_Task goal_. The lines below are to be quoted exactly, from the first through the one that contains "hide_parts(*replaces)".

_Collected data_.
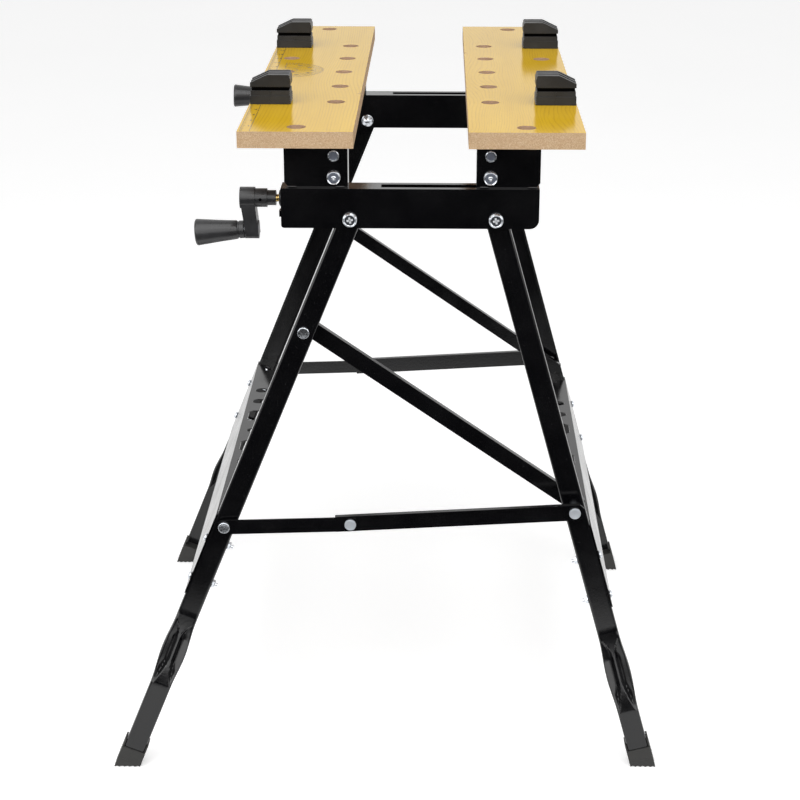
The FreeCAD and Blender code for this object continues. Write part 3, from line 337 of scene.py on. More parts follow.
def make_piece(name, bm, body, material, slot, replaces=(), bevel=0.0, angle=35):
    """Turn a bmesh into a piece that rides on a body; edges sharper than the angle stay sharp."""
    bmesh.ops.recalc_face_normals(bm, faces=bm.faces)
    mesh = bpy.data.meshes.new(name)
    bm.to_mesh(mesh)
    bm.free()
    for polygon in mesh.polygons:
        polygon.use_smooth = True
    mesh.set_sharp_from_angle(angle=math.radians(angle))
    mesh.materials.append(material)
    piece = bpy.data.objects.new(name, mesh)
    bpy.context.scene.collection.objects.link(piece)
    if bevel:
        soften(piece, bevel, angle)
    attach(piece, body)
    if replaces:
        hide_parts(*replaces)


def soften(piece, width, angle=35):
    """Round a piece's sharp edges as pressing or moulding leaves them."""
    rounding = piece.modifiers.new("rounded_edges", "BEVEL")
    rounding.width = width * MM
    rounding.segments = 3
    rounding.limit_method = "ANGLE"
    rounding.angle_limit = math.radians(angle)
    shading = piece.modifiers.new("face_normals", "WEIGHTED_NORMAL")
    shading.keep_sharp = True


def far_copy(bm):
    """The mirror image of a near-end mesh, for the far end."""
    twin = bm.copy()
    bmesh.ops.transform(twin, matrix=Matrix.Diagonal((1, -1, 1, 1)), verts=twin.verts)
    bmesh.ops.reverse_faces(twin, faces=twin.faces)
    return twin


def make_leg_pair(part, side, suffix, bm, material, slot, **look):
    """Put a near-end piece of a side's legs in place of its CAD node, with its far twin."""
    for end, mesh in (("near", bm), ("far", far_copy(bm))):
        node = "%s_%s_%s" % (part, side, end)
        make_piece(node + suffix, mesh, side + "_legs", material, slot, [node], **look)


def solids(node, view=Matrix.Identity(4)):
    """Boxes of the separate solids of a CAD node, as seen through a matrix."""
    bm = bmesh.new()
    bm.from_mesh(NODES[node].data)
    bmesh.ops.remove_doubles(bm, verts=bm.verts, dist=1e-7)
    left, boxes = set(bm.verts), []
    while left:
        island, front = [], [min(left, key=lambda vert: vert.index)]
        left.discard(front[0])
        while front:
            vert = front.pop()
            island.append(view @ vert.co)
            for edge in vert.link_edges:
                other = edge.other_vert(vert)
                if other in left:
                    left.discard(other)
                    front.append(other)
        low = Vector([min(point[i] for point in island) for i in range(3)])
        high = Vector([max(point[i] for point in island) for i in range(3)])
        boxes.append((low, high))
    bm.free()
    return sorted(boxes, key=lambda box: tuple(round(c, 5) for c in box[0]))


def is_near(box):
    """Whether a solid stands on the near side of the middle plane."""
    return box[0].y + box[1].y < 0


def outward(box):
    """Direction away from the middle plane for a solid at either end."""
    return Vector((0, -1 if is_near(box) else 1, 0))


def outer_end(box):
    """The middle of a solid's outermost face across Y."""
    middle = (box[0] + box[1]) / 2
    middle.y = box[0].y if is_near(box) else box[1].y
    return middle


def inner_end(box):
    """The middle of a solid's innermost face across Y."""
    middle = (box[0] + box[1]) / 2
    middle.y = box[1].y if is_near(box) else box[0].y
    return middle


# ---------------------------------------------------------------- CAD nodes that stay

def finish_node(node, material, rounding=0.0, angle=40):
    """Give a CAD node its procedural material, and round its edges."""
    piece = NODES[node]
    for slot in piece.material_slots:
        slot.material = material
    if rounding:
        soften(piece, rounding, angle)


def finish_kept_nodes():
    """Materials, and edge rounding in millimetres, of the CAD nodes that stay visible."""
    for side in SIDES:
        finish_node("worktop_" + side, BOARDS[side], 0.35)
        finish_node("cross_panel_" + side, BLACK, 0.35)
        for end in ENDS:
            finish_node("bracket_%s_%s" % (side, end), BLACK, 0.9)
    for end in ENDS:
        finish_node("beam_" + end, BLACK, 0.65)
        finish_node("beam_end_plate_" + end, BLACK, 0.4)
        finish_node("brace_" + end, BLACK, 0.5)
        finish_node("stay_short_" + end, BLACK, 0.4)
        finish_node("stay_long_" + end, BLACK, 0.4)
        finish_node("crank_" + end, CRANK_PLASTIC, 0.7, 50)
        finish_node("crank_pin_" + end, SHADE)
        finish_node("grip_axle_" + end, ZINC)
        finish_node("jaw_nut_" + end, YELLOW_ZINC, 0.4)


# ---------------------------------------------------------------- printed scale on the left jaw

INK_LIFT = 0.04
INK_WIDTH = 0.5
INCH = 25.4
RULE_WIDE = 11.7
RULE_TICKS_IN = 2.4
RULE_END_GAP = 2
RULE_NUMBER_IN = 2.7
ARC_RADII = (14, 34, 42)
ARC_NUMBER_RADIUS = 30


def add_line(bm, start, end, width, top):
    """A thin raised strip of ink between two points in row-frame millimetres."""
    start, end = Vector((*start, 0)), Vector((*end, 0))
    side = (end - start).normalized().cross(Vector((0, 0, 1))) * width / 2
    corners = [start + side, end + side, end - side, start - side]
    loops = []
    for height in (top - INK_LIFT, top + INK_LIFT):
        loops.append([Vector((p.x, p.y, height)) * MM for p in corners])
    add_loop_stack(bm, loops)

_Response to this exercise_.
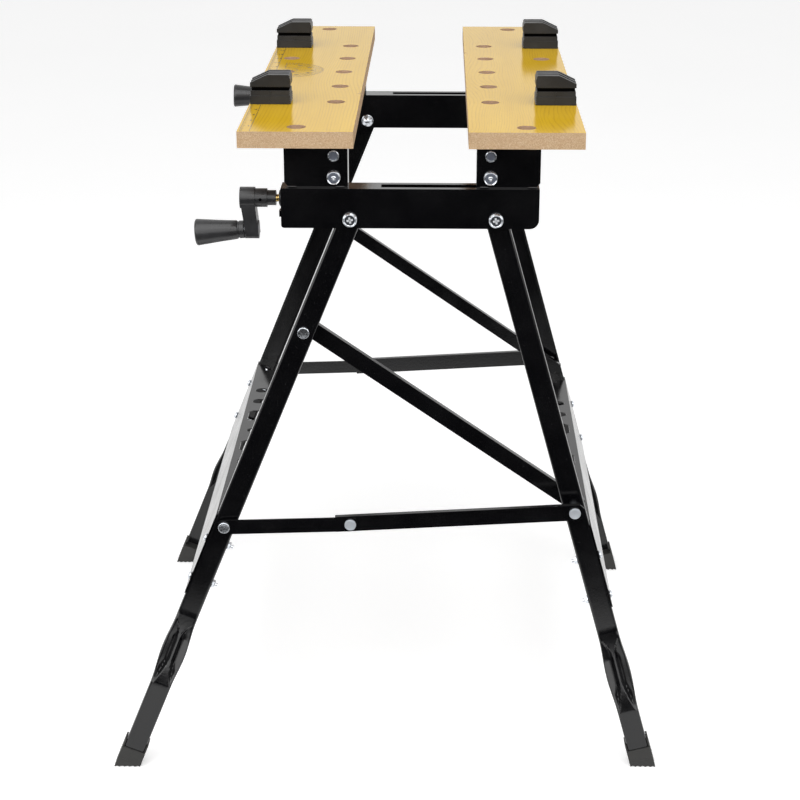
The FreeCAD and Blender code for this object continues. Write part 3, from line 337 of scene.py on. More parts follow.
def make_piece(name, bm, body, material, slot, replaces=(), bevel=0.0, angle=35):
    """Turn a bmesh into a piece that rides on a body; edges sharper than the angle stay sharp."""
    bmesh.ops.recalc_face_normals(bm, faces=bm.faces)
    mesh = bpy.data.meshes.new(name)
    bm.to_mesh(mesh)
    bm.free()
    for polygon in mesh.polygons:
        polygon.use_smooth = True
    mesh.set_sharp_from_angle(angle=math.radians(angle))
    mesh.materials.append(material)
    piece = bpy.data.objects.new(name, mesh)
    bpy.context.scene.collection.objects.link(piece)
    if bevel:
        soften(piece, bevel, angle)
    attach(piece, body)
    if replaces:
        hide_parts(*replaces)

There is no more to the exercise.